E proprio come ogni traduttore degno di questo nome, il medium deve conoscere non solo la lingua dell’alto, ma anche quella dell’inconscio, con le sue insidie e i suoi travestimenti. Il problema non è la mancanza di voci: è il sovraffollamento. La psiche umana è una piazza affollata, un teatro abitato da attori invisibili, ciascuno dei quali desidera prendersi il centro della scena. C’è la voce dell’infanzia, che piange ancora tra le rovine del tempo. C’è la voce dell’ego, travestita da profeta, che sussurra frasi solenni solo per alimentare l’illusione di grandezza. C’è persino la voce del desiderio collettivo, quella che si insinua come una pubblicità spirituale, confezionando rivelazioni su misura.
Ecco perché il medium autentico non si limita a “ricevere”. Ricevere è solo l’inizio. Come l’alchimista che non si fida del primo metallo che brilla nel crogiolo, egli sottopone ogni messaggio al fuoco del discernimento. Lo ascolta, lo sente vibrare nel corpo e nell’anima, poi lo interroga, lo confronta, lo filtra. Non basta che un messaggio sia intenso. Non basta che commuova. Il cuore si muove anche davanti a una melodia malinconica, ma questo non significa che stia ascoltando la verità.
Il criterio è sottile ma implacabile: ciò che trasforma viene da una fonte autentica. Se un messaggio conduce alla crescita, se invita alla responsabilità, se spezza le catene dell’illusione e spalanca una finestra sull’infinito, allora merita attenzione. Anche se è scomodo, anche se mette in crisi. Al contrario, se l’informazione ricevuta consola ma non trasforma, se fa sentire speciali ma non richiama all’autenticità, se suona come un sogno ma non lascia traccia nel giorno, allora bisogna dubitare. Il vetro colorato scintilla come il diamante, ma si rompe alla prima caduta.
C’è anche un aspetto etico, spesso ignorato. Il medium che non filtra diventa eco, non strumento. Peggio: può diventare veicolo di illusioni, proiettando all’esterno ciò che in realtà è solo un riflesso interiore. È come uno specchio deformante in una galleria degli spiriti. E in questo mestiere invisibile, la distorsione non è un dettaglio tecnico: è una questione di verità.

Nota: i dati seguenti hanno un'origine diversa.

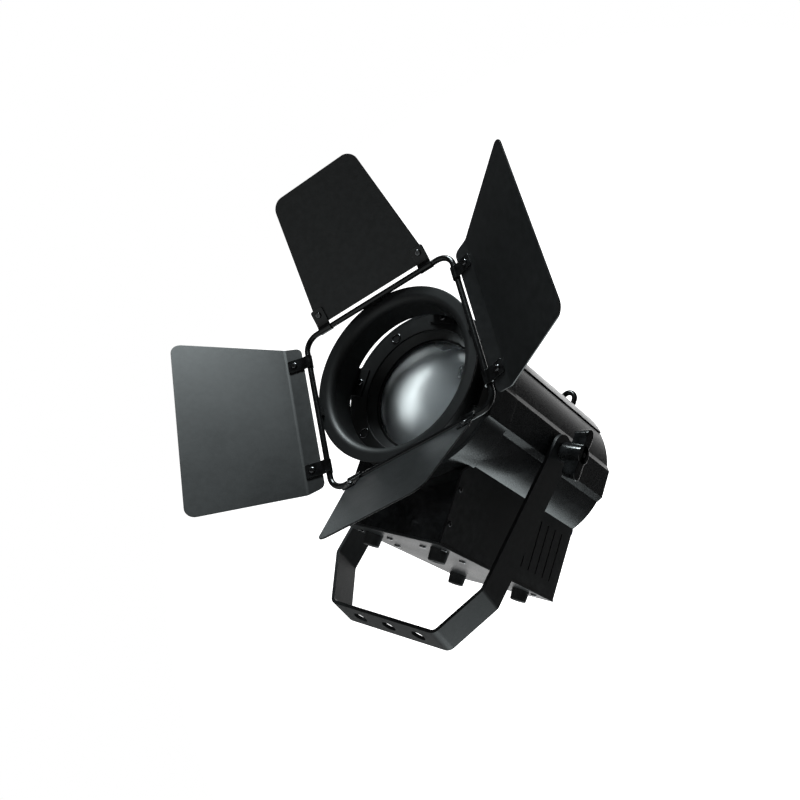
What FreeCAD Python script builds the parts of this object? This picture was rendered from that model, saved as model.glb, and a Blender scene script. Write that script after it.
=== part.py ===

Il medium, allora, è anche un filosofo. Non nel senso accademico, ma nel senso originario: amante della sapienza. È uno che sa che la verità non si impone, si scopre. E che ogni verità autentica comporta un costo: quello dell’ego che arretra, della certezza che si dissolve, dell’identità che viene attraversata dalla fiamma. La trasparenza non è una dote innata, ma una conquista interiore.
In fondo, essere medium non è soltanto trasmettere messaggi: è trasformare se stessi al punto da non essere più ostacolo tra il cielo e la terra. Solo così, quando il divino parla, troverà in noi non un altoparlante, ma una cassa di risonanza pura. E questo, nel linguaggio dell’anima, è l’unico tipo di fedeltà che conta.
Il medium, dunque, non è un santone e nemmeno un sensitivo da fiera. È un custode. E la sua vera funzione non è comunicare con l’aldilà per saziare curiosità morbose, ma farsi tramite di una saggezza che guarisce, orienta, risveglia. Quando l’ascolto è puro e l’intenzione limpida, il medium diventa uno specchio: riflette ciò che siamo, ci ricorda ciò che potremmo essere.
Oggi, in tempi di rumore e superficialità, c’è un nuovo bisogno di medium. Non per evocare presenze, ma per riconoscere presagi. Non per stupire, ma per ricollegare ciò che è stato separato: il visibile e l’invisibile, la psiche e lo spirito, l’essere umano e il mistero. Il medium è questo: un ponte. E ogni ponte, se è ben costruito, resiste al tempo e alle intemperie.